Börkur Jónsson’s set was as flexible as Gardarsson’s body. It was a complicated puzzle toy, changing and transforming itself during the play. It did not always behave itself—which may have had something to do with the size constraints of the Theatre Royal for the travelling set—but it was an engineering pleasure. A lamp telescoped into nothing, bed and furnishings swung back into walls. Solid props, which the young insect man clambered around and hung from, became insubstantial items as Mother and Sister went around his room brutally demolishing and denuding the set, throwing out the furniture and turning his refuge and nest into a bare cell. The bedroom floor, walked on and used as a trampoline, dissolved as the insect man burrowed through it to emerge through the ceiling of the room below.

The performers astonished. Nina Dögg Filippusdóttir, the Sister, changed from a young girl to a young woman—seamlessly. It just happened. Edda Arnljotsdóttir, the upright, rigid, poker-backed Mother, flew gracefully (almost) across the dining table.

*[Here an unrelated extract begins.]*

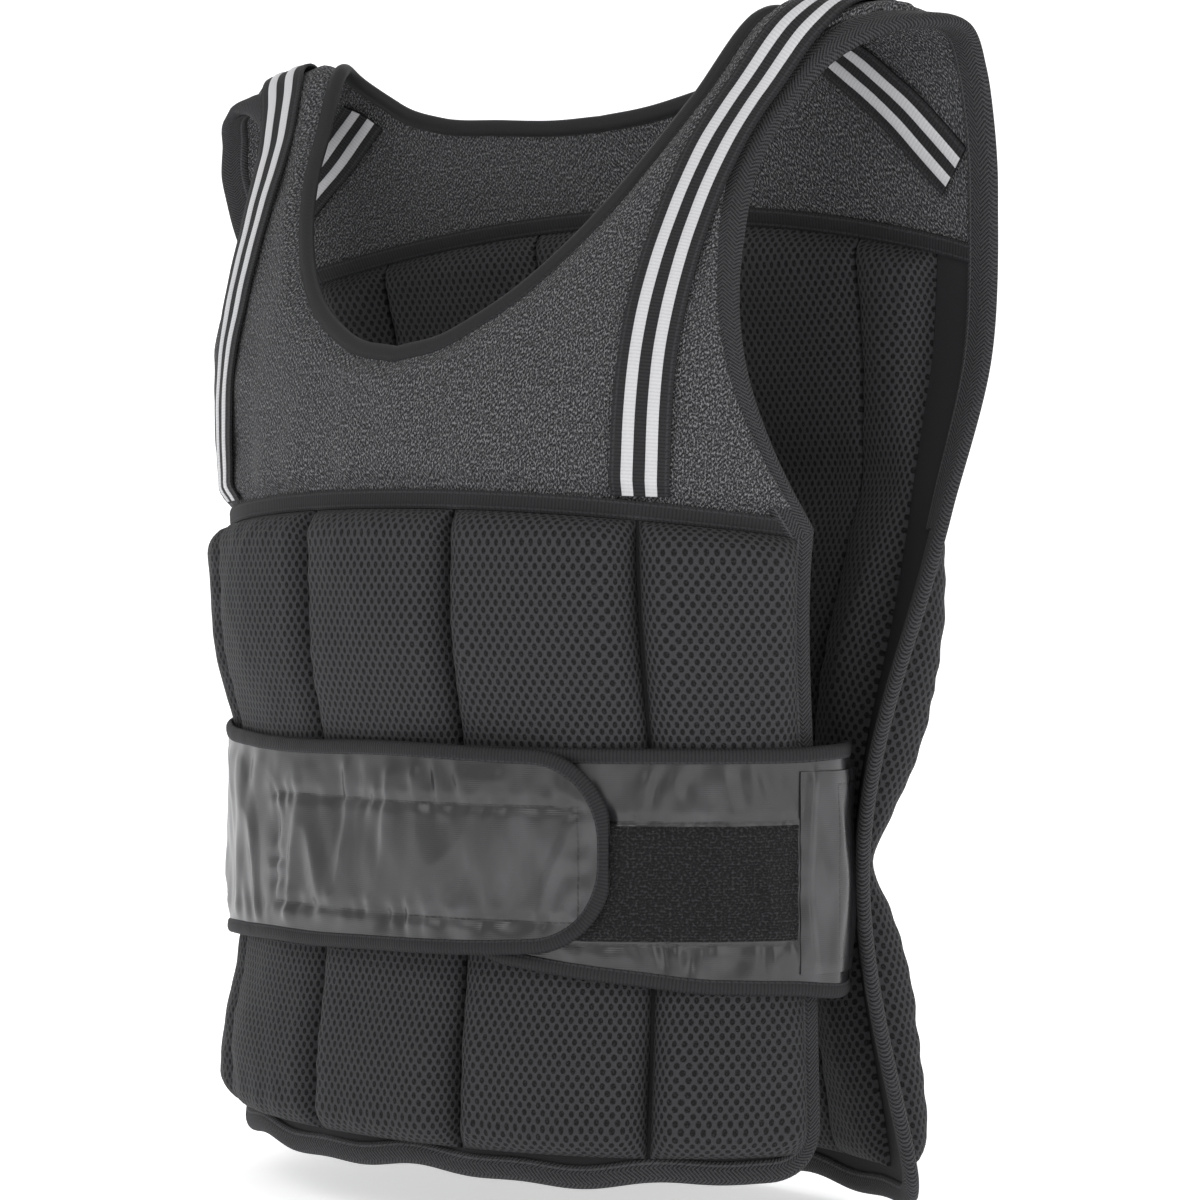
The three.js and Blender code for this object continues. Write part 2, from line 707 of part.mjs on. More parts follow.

Gísli Örn Gardarsson was a voice in the dimness of his room as his contorted body looked for peace in unlikely acrobatic positions.

Near play’s end a window high in the ceiling fell dramatically open and released a torrent of water and falling rain. A short curtain at the side of the window stretched as the insect boy wound and entangled himself in it until it reached from the flies almost to the very floor of the stage. Hanging upside down and entangled in the curtain he died. His death released the long-delayed outbreak of spring. The back wall of his room fell away, revealing a paradise of picture-book bright flowers and, though the set refused to co-operate we got the idea, a swing should have appeared for the girl to ride on as the parents strewed petals over her.

The retold Kafka story was dark and relationship-exploring within a theatrical construction of beauty and terror. In this Metamorphosis the young man changed into a bug, the girl changed into a woman, the seasons changed, the parents’ lives changed, the set changed. Everything combined to produce dreamlike theatre.